Although Germans made up an insignificant part of the population, they controlled the police, the courts, the Church, the schools, the towns and the economy. As Protestantism was the prevailing religion, education, culture and folk art enjoyed more attention. German landowners published and distributed the first books in Latvian, and started collecting Estonian folk songs. Priests refused to conduct marriage rites if the young couple could neither read nor write. German rule saved the local inhabitants from Russification, while attempts at Germanisation, which started after the 1905 revolution, were belated, and failed.

 

At the request of the German barons, the tsar abolished serfdom between 1817 and 1819 (almost half a century earlier than in Lithuania). Besides, as neither the Latvians nor the Estonians revolted against tsarist rule (only against the barons) and became Old Believers by the thousands, the tsar considered them loyal and reliable citizens of the empire, and allowed them to set up numerous economic and cultural organisations. There were also no restrictions imposed on book and newspaper publishing, and choirs were formed.

 

Song festivals were significant events for promoting culture, which also mobilised the neighbouring nations. The first Estonian song festival was held in Tartu in 1869, bringing together 40 choirs with almost 800 singers. At the 1911 festival in Tallinn, 800 choirs and 12,000 singers took part. The first song festival in Latvia took place in Riga in 1873, while in Lithuania it was not held until 1924 (after independence was established).

 

Despite the difficulties of fighting Russification and Polonisation, the Lithuanian national movement was growing. In 1883, Aušra, the first periodical magazine in Lithuanian, was started in East Prussia and was smuggled into the country. The publishers and contributors Jonas Basanavičius, Jonas Šliūpas and others, called themselves lovers of Lithuania, and urged their compatriots to respect the mother tongue and take an interest in the country’s history, thus fostering the national identity and pride in the homeland. Between 1889 and 1905, the illegally published and distributed Varpas carried on the work. Published by Vincas Kudirka and his associates, it declared not only national but also democratic ideas. In 1898, it published Kudirka’s Tautiška giesmė (National Anthem), in which the idea of a nation state is clearly declared: “May our love for our native land keep on burning in our hearts, For the sake of the land we shall stand together.” It is still the national anthem of Lithuania.

 

The call for freedom was even stronger during the 1905 revolution. The Great Vilnius Seimas first brought together representatives from most of the country, and they declared their strong will to be independent. Vilnius became the centre for the national revival.

 

 

Time for self-determination

 

The outbreak of the First World War in 1914 hampered the movement, since in 1915 Lithuania was occupied by the German army. The military authorities conducted requisitions, and restricted all the rights of the population (neither Latvia nor Estonia experienced this).
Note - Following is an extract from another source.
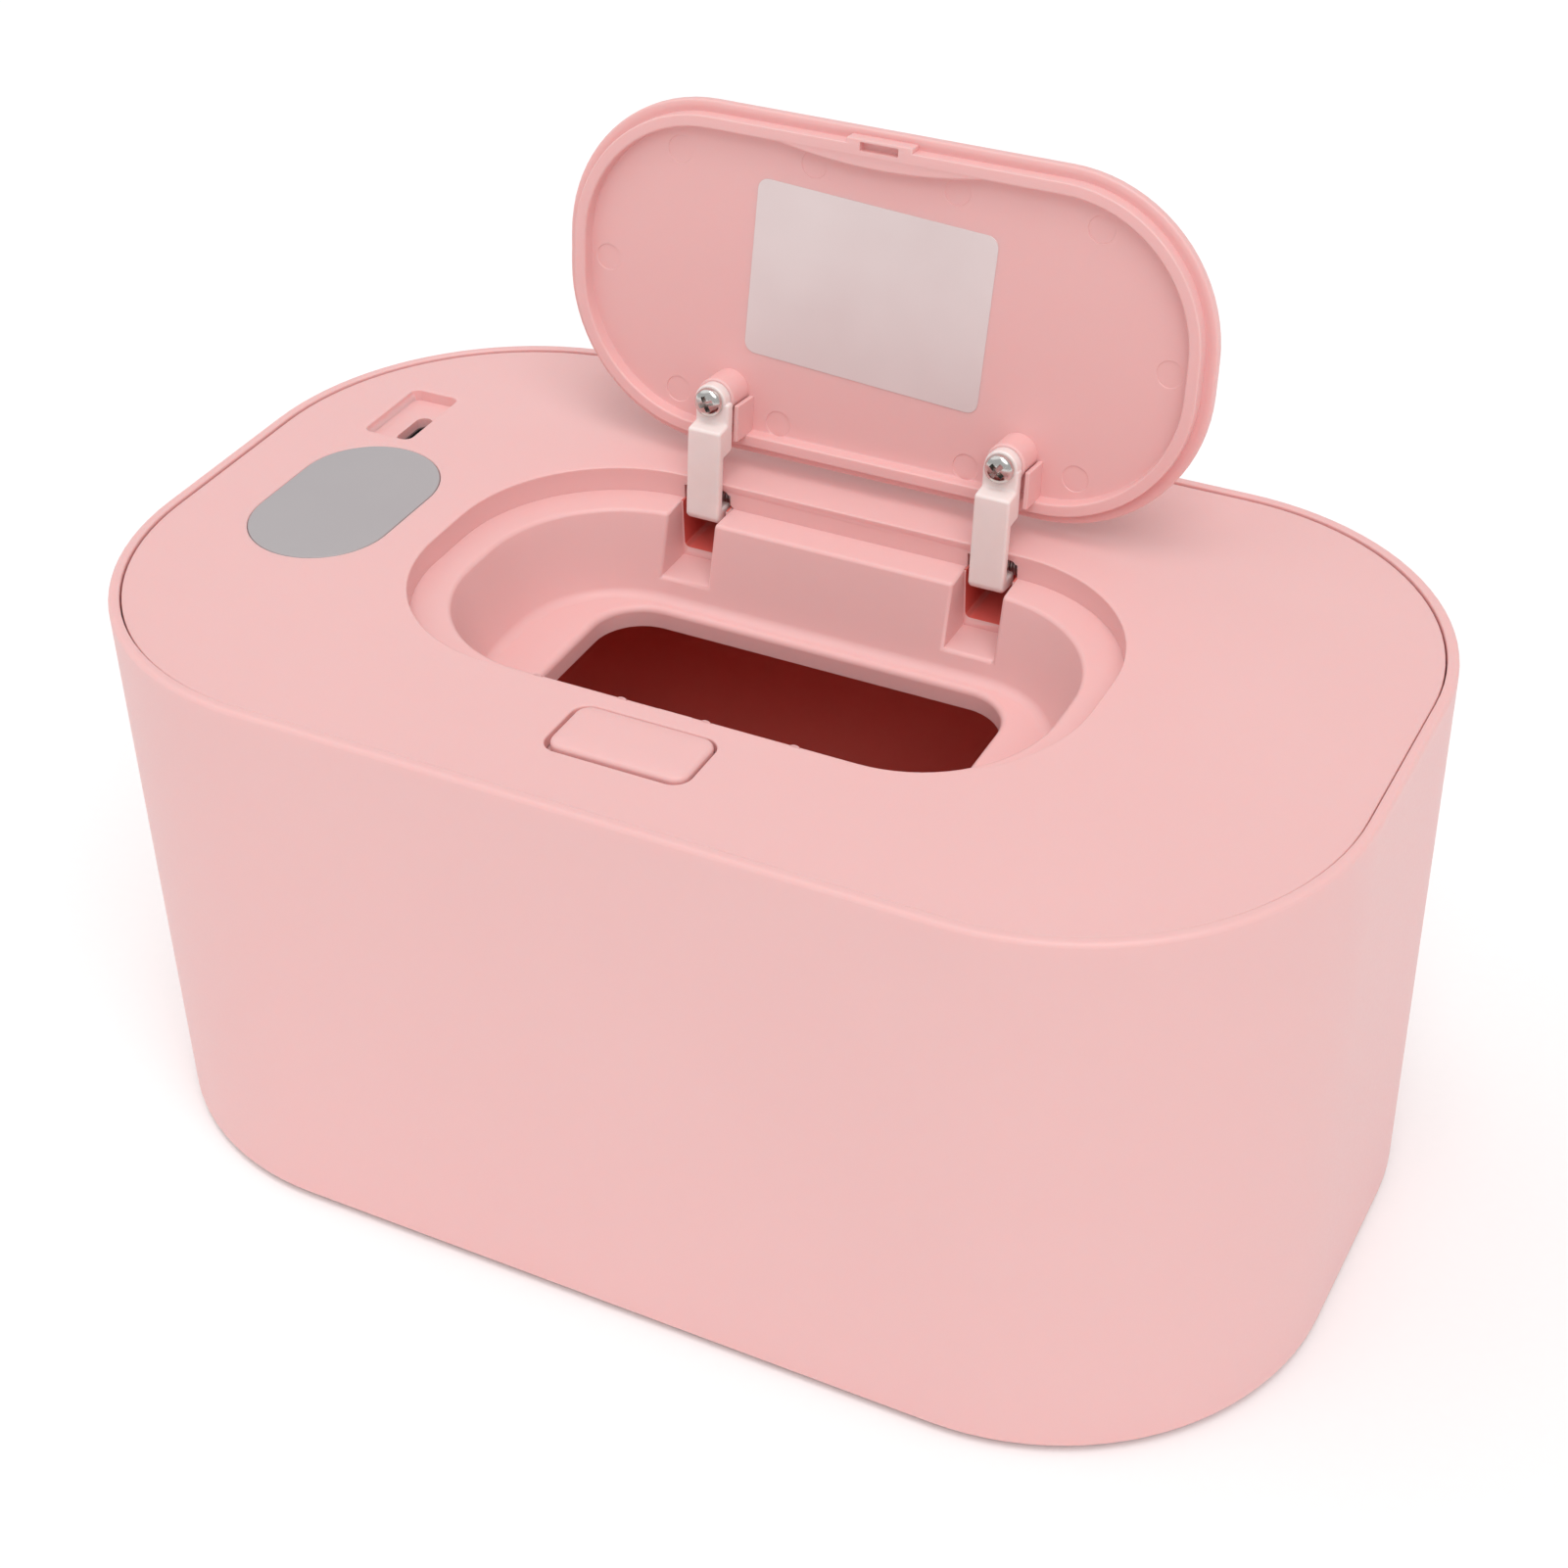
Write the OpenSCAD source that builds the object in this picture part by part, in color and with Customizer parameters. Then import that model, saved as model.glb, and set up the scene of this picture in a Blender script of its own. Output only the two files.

Although some leaders fled to Russia, the rest stayed in Vilnius and continued working. They were encouraged by the idea of national self-determination, declared by the countries of the alliance. The process strengthened in 1917, when the occupying authorities relaxed the police regime, with Germany’s situation worsening at the front.

 

From 18 to 22 September, a conference of the representatives of the people was held in Vilnius. Several political declarations were adopted. The most important of them said: “In order for Lithuania to develop freely, an independent state, based on democratic principles, has to be created.” To this end, the Council of Lithuania was elected, which performed the functions of a parliament.

 

The German authorities, however, expected something else from the Council. All they wanted was to establish an obedient puppet regime made up of local inhabitants, so that they could stay in the event of defeat. As the German authorities in the occupied country were still strong, they exerted enormous pressure on the Council. It could be disbanded for disobedience at any time, so most members tended to make compromises with the occupying power, and worked, according to Antanas Smetona, the chairman of the Council and the future president of Lithuania, on the principle “better half, than nothing”.

 

Thus the act of 11 December 1917, which declared the independent Lithuanian state, appeared, asking at the same time for Germany’s protection. It soon turned out that the manoeuvring and procrastinating Germans were in no hurry to grant Lithuania even modest rights. Therefore, a small group of the Council’s members worked out a new, historic, version of the Act of Independence. After long debates, it was passed at its headquarters in Vilnius on 16 February 1918. It declared that “it reestablished an independent state based on democratic principles with Vilnius as its capital city, severing all links with other nations that this state had had in the past.”

 

The German authorities reacted without delay. The issue of the daily newspaper Lietuvos aidas, which printed the document, was confiscated, and the displeased Berlin sent a message: “With its decree of 16 February 1918, the Lithuanian Council has upset the foundation for Lithuania’s recognition as an independent state.” German power, however, was already diminishing.

 

However, on that day in 1918, Lithuania did not become independent. It had to struggle hard for the right through diplomacy and on battlefields for several years to come. But the ideas that were declared with great determination in Vilnius on 16 February spread across the country, and were supported by the people, which made it possible to put them into action. Shortly afterwards, the Estonians and Latvians also established independent states.

 

February 16 became a symbol of freedom. From 1919 to 1940, it was celebrated in independent Lithuania and in Vilnius, which was occupied by Poland, and in Lithuanian communities abroad. It was secretly marked during the 50 years of the Soviet occupation, although it entailed imprisonment and even death. It is still celebrated nowadays, after independence was reestablished on 11 March 1990.